## Work required
Begin with the line that contains "Model this object" and continue down through the line that contains "back_overhang = 24.0"; reproduce those lines exactly and only those.

[Stored data]

╭──

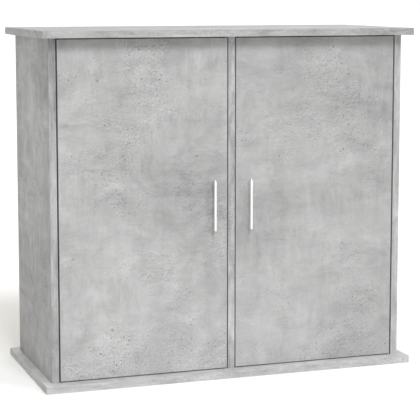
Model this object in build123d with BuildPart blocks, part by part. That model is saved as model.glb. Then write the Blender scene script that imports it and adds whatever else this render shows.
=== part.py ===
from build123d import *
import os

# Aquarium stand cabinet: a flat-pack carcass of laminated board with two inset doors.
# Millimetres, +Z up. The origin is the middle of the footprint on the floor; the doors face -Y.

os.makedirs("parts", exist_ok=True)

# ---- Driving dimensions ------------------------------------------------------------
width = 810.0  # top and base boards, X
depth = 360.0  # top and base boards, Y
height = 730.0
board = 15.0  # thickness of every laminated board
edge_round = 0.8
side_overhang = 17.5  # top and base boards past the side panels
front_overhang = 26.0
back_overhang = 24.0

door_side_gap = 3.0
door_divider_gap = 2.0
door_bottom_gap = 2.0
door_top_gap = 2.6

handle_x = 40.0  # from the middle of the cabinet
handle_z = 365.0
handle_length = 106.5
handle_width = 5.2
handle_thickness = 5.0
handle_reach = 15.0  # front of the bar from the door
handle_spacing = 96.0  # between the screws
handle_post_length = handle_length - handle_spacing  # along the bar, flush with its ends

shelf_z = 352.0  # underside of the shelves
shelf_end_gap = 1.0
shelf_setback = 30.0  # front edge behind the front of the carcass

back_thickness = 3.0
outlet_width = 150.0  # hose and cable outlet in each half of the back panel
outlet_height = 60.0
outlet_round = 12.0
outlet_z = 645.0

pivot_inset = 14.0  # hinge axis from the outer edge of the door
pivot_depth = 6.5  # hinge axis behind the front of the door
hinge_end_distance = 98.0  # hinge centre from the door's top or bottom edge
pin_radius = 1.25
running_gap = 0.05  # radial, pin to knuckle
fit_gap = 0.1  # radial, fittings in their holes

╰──
╭──

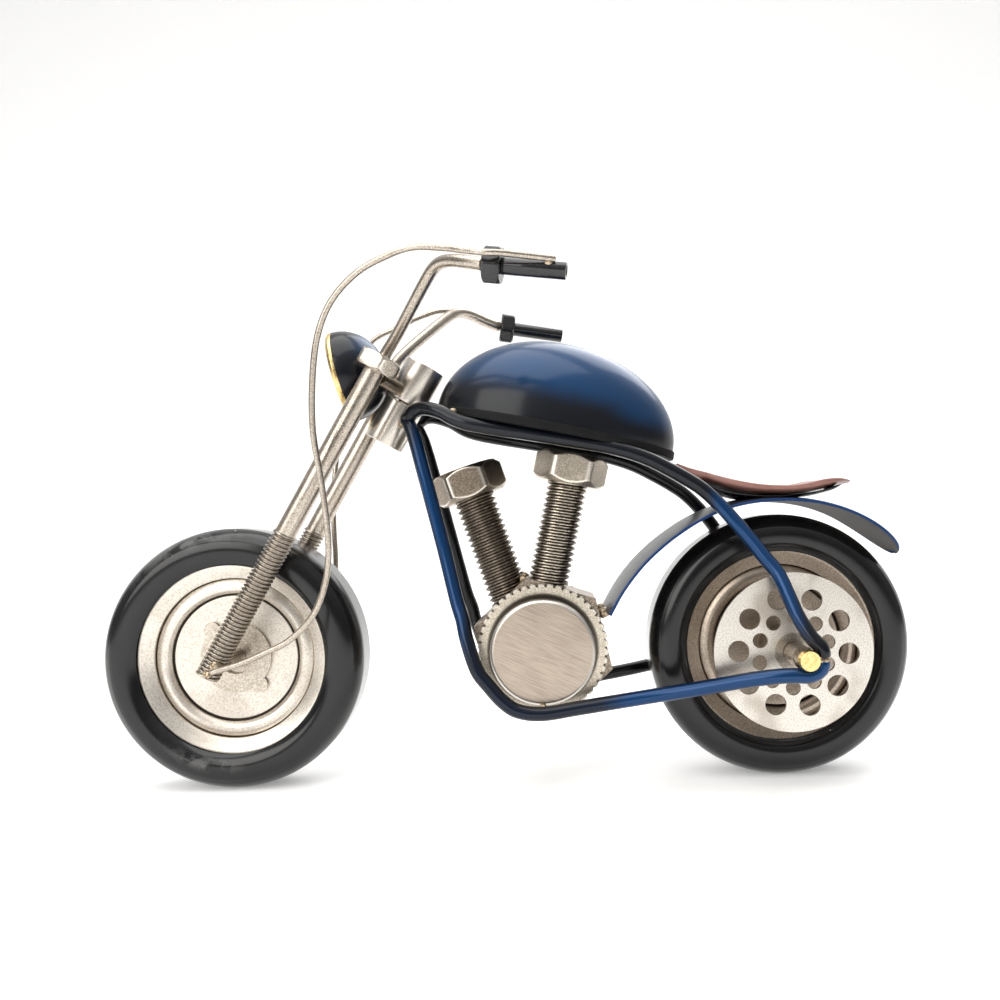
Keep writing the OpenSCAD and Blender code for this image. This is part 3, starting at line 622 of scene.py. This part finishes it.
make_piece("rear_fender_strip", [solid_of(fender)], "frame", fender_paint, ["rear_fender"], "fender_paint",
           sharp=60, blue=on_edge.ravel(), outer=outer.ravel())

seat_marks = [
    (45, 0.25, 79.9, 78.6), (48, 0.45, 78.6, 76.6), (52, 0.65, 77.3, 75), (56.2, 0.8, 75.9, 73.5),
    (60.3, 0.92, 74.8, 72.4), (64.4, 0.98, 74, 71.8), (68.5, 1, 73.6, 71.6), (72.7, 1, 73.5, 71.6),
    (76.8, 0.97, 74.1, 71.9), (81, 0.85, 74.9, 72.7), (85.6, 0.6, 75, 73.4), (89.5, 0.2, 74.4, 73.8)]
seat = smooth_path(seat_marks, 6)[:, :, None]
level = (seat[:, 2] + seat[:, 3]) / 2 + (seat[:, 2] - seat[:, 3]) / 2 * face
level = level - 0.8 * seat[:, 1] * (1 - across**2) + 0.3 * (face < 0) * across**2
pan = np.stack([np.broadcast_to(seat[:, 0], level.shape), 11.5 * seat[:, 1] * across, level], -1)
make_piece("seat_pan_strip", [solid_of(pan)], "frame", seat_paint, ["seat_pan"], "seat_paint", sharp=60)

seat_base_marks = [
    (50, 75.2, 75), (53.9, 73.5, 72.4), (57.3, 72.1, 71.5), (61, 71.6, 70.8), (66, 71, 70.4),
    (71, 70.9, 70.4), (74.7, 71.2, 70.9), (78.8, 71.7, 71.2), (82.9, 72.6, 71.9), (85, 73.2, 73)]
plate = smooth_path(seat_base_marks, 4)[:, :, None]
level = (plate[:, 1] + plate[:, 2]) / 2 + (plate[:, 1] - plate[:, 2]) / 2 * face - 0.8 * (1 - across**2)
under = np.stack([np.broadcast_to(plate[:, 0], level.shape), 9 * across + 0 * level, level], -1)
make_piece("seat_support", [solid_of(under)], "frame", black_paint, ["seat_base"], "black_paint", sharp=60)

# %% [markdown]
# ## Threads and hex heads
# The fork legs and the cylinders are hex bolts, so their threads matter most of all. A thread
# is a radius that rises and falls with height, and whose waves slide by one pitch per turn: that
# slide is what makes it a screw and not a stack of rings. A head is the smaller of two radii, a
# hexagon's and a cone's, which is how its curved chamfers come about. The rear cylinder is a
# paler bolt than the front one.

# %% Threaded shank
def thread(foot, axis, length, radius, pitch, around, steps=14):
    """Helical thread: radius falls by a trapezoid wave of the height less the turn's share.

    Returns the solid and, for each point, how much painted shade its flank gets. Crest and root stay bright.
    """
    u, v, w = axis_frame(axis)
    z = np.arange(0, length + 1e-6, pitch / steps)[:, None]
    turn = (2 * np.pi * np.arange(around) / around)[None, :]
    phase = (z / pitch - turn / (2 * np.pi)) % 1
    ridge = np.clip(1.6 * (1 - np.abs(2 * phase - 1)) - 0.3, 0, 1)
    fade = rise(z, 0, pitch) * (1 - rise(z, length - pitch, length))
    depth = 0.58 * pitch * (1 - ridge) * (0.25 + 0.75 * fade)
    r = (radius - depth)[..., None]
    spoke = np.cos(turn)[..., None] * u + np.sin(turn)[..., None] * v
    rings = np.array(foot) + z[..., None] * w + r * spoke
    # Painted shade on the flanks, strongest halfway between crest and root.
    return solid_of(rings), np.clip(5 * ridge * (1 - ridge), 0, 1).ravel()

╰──

## Response to the task
Model this object in build123d with BuildPart blocks, part by part. That model is saved as model.glb. Then write the Blender scene script that imports it and adds whatever else this render shows.
=== part.py ===
from build123d import *
import os

# Aquarium stand cabinet: a flat-pack carcass of laminated board with two inset doors.
# Millimetres, +Z up. The origin is the middle of the footprint on the floor; the doors face -Y.

os.makedirs("parts", exist_ok=True)

# ---- Driving dimensions ------------------------------------------------------------
width = 810.0  # top and base boards, X
depth = 360.0  # top and base boards, Y
height = 730.0
board = 15.0  # thickness of every laminated board
edge_round = 0.8
side_overhang = 17.5  # top and base boards past the side panels
front_overhang = 26.0
back_overhang = 24.0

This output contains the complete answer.